Written instruction:
In the data below, locate each line with the word "upper" and list it.

** START **

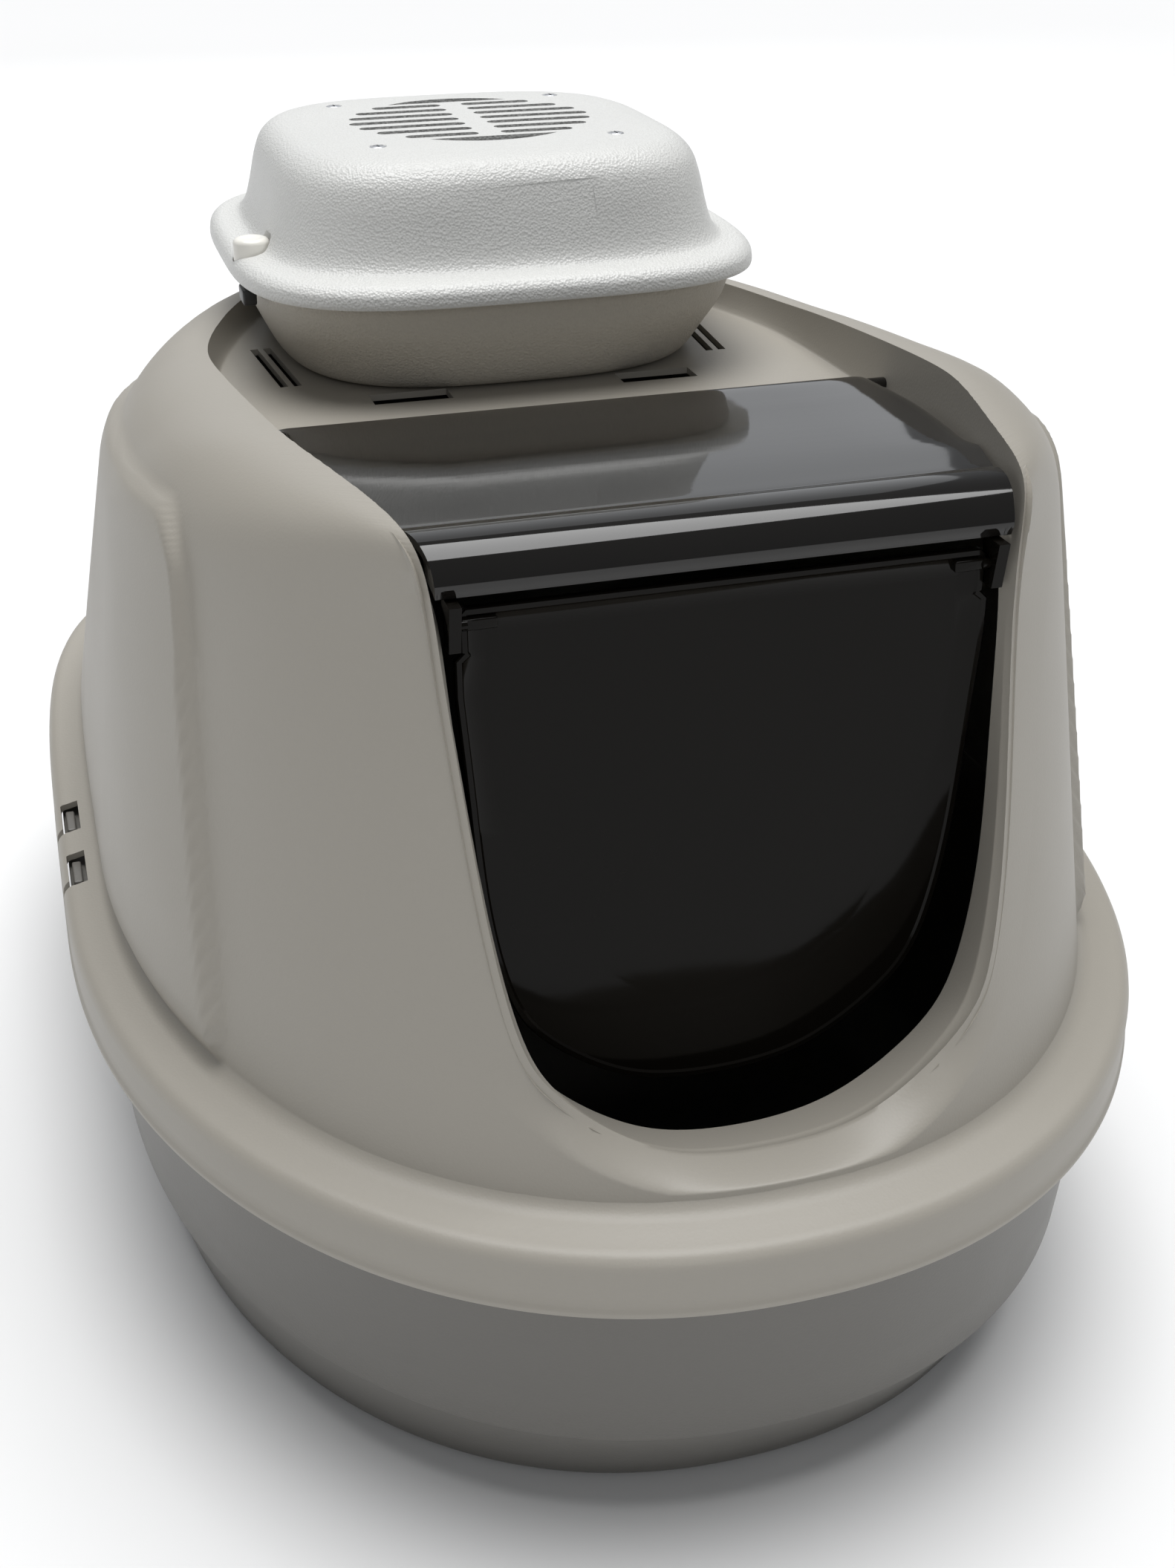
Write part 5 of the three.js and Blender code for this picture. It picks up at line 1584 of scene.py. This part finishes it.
    def tie(self, finishes: Finishes) -> bpy.types.Object:
        """The flat tie round the middle of the hank."""
        half, top, skin = self.hank_width / 2 + 0.1, self.layers * self.pitch + 0.7, 0.3
        outline = [(-half, 0.35), (half, 0.35), (half, top), (-half, top)]
        rings = []
        for x, grow in ((-4.0, 0.0), (-4.0, skin), (4.0, skin), (4.0, 0.0), (-4.0, 0.0)):
            flat = []
            for y, z in outline:
                flat.append((self.hank_x + x, self.hank_y + y + math.copysign(grow, y), z + (grow if z > 1 else -grow)))
            rings.append(np.array(flat))
        tie = loft("hank_tie", rings, finishes.cord, caps=False)
        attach(tie, "fan_unit_body")
        return tie

    def case(self, finishes: Finishes, upper: bool) -> bpy.types.Object:
        """One half of the adapter's case, with rounded edges and a seam between."""
        split = self.adapter_height * 0.55
        low, high = (split + 0.2, self.adapter_height) if upper else (0.3, split - 0.1)
        x, y = self.adapter_middle
        l, w, c = self.adapter_length / 2, self.adapter_width / 2, 6.0
        flat = []
        for cx, cy, start in ((l - c, w - c, 0), (-l + c, w - c, 90), (-l + c, -w + c, 180), (l - c, -w + c, 270)):
            for k in range(9):
                a = math.radians(start + 90 * k / 8)
                flat.append((x + cx + c * math.cos(a), y + cy + c * math.sin(a)))
        far, near = (high, low) if upper else (low, high)
        levels = [(0.5, near), (0.0, near + (0.5 if upper else -0.5))]
        for turn in np.radians([0, 22.5, 45, 67.5, 90]):
            r = 3.0
            level = far - r + r * math.sin(turn) if upper else far + r - r * math.sin(turn)
            levels.append((r * (1 - math.cos(turn)), level))
        rings = []
        for inset, level in levels:
            shrink = [(1 - inset / l), (1 - inset / w)]
            rings.append(np.array([(x + (a - x) * shrink[0], y + (b - y) * shrink[1], level) for a, b in flat]))
        name = "adapter_cover" if upper else "adapter_body"
        case = loft(name, rings, finishes.black, crease=40.0)
        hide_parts("adapter_upper_case" if upper else "adapter_lower_case")
        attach(case, "fan_unit_body")
        return case

    def relief(self, finishes: Finishes, rows: CopyPattern) -> bpy.types.Object:
        """The tapered strain relief with its ribs."""
        x = self.adapter_middle[0] - self.adapter_length / 2 - self.gap
        length = self.relief_length
        profile = [(0, 0), (3.6, 0), (3.6, -0.8), (1.7, -length + 0.6), (1.5, -length + 0.2), (0, -length)]
        cone = turned("relief_cone", profile,
                      (x, self.adapter_middle[1], self.top_turn_z), finishes.cord, "X", 32)
        rib = turned("relief_rib", [(2.0, -0.7), (2.75, -0.6), (2.95, 0.0), (2.75, 0.6), (2.0, 0.7), (2.0, -0.7)],
                     (0, 0, 0), finishes.cord, "X", 32)
        start = (x - 2.6, self.adapter_middle[1], self.top_turn_z)
        rows.apply(rib, 5, (-2.4, 0, 0), start, finishes.cord)
        relief = join([cone, rib], "strain_relief")
        shade(relief, 40.0)
        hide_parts("adapter_strain_relief")
        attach(relief, "fan_unit_body")
        return relief


# ------------------------------------------------------------------ studio
@dataclass
class Studio:
    """The pale floor, the soft lights and the camera."""

    camera_mm: tuple[float, float, float] = (-214.4, -778.7, 587.4)
    azimuth: float = -15.47
    elevation: float = 28.29
    roll: float = -0.40
    lens: float = 58.83
    shift: tuple[float, float] = (0.0379, -0.0118)

    def camera(self) -> None:
        """Place the camera."""
        a, e, r = (math.radians(v) for v in (self.azimuth, self.elevation, self.roll))
        right = Vector((math.cos(a), math.sin(a), 0))
        up = Vector((-math.sin(a) * math.sin(e), math.cos(a) * math.sin(e), math.cos(e)))
        across = right * math.cos(r) + up * math.sin(r)
        upward = up * math.cos(r) - right * math.sin(r)
        back = across.cross(upward)
        data = bpy.data.cameras.new("camera")
        data.lens = self.lens
        data.sensor_width = 36.0
        data.sensor_fit = "HORIZONTAL"
        data.shift_x, data.shift_y = self.shift
        data.clip_start, data.clip_end = 0.01, 50.0
        camera = bpy.data.objects.new("camera", data)
        place = Matrix((across, upward, back)).transposed().to_4x4()
        place.translation = Vector(self.camera_mm) * MM
        camera.matrix_world = place
        bpy.context.scene.collection.objects.link(camera)
        bpy.context.scene.camera = camera

    def floor(self) -> None:
        """Lay the floor."""
        reach = 6000.0
        points = [(-reach, -reach, 0), (reach, -reach, 0), (reach, reach, 0), (-reach, reach, 0)]
        floor = make_object("floor", points, [(0, 1, 2, 3)], PaleFloor("floor_paint", (0.80, 0.80, 0.80)).make())

    def light(self, name: str, place: Sequence[float], target: Sequence[float], size: float, power: float,
              colour: tuple[float, float, float] = (1.0, 1.0, 1.0)) -> None:
        """Hang one soft square light.

        Args:
            name: the light's name.
            place: its place in millimetres.
            target: what it faces, in millimetres.
            size: its side in metres.
            power: its power in watts.
            colour: its colour.
        """
        data = bpy.data.lights.new(name, "AREA")
        data.shape = "SQUARE"
        data.size = size
        data.energy = power
        data.color = colour
        lamp = bpy.data.objects.new(name, data)
        lamp.location = Vector(place) * MM
        aim = (Vector(target) - Vector(place)).normalized()
        lamp.rotation_euler = aim.to_track_quat("-Z", "Y").to_euler()
        bpy.context.scene.collection.objects.link(lamp)

    def lights(self) -> None:
        """Set the sky, a broad overhead light and the soft lights round the box."""
        world = bpy.data.worlds.new("studio")
        world.use_nodes = True
        world.node_tree.nodes["Background"].inputs["Color"].default_value = (0.93, 0.96, 1.0, 1.0)
        world.node_tree.nodes["Background"].inputs["Strength"].default_value = 0.2
        bpy.context.scene.world = world
        bpy.context.scene.view_settings.view_transform = "Standard"
        sky = bpy.data.lights.new("overhead", "SUN")
        sky.energy = 3.4
        sky.angle = math.radians(50)
        lamp = bpy.data.objects.new("overhead", sky)
        lamp.rotation_euler = Vector((-0.06, -0.10, -1.0)).to_track_quat("-Z", "Y").to_euler()
        bpy.context.scene.collection.objects.link(lamp)
        middle = (0, 0, 250)
        self.light("back", (300, 2600, 1750), middle, 2.6, 12.0, (0.95, 0.97, 1.0))
        self.light("front", (-200, -2400, 1300), middle, 0.7, 5.0)


# ------------------------------------------------------------------ the whole box
def dress(names: Iterable[str], material: bpy.types.Material) -> None:
    """Give frame nodes that stay as they are a better finish.

    Args:
        names: the nodes.
        material: the finish.
    """
    for name in names:
        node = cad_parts[name]
        for slot in node.material_slots:
            slot.material = material
        LOG.info("dressed %s", name)


def main() -> None:
    """Build the box and report each piece."""
    logging.basicConfig(level=logging.INFO, format="%(message)s")
    studio = Studio()
    studio.camera()
    studio.floor()
    studio.lights()
    finishes = Finishes()
    rows = CopyPattern("row_of_copies", grid=False)
    grid = CopyPattern("grid_of_copies", grid=True)
    plan = BoxPlan()
    latches = LatchRow()
    hood = Hood(plan, latches)
    unit = FanUnit(hood)
    visor = Visor(hood)
    door = SwingDoor(hood, visor)
    steps: list[Callable[[], Any]] = [
        lambda: CordSet(unit).build(finishes, rows),
        lambda: LitterPan(plan, latches).build(finishes),
        lambda: hood.build(finishes, unit, rows),
        lambda: visor.build(finishes),
        lambda: door.build(finishes),
        lambda: unit.build_shell(finishes),
        lambda: unit.build_tub(finishes),
        lambda: unit.build_screws(finishes, grid),
        lambda: unit.build_button(finishes),
        lambda: unit.build_clip(finishes),
    ]
    for step in steps:
        made = step()
        for piece in made if isinstance(made, list) else [made]:
            LOG.info("made %s", piece.name)
    dress(["door_bracket_left", "door_bracket_right"], finishes.door)
    dress(["filter_holder", "fan_frame", "fan_rotor"], finishes.black)
    dress(["carbon_filter", "unit_filter_pad"], finishes.foam)
    dress([f"fan_nut_{a}_{b}" for a in ("front", "back") for b in ("left", "right")], finishes.steel)
    dress(["adapter_blade_front", "adapter_blade_back"], finishes.brass)
    dress(["cord_grommet"], finishes.cord)


if __name__ == "__main__":
    main()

** END **

Task solution:
    def case(self, finishes: Finishes, upper: bool) -> bpy.types.Object:
        low, high = (split + 0.2, self.adapter_height) if upper else (0.3, split - 0.1)
        far, near = (high, low) if upper else (low, high)
        levels = [(0.5, near), (0.0, near + (0.5 if upper else -0.5))]
            level = far - r + r * math.sin(turn) if upper else far + r - r * math.sin(turn)
        name = "adapter_cover" if upper else "adapter_body"
        hide_parts("adapter_upper_case" if upper else "adapter_lower_case")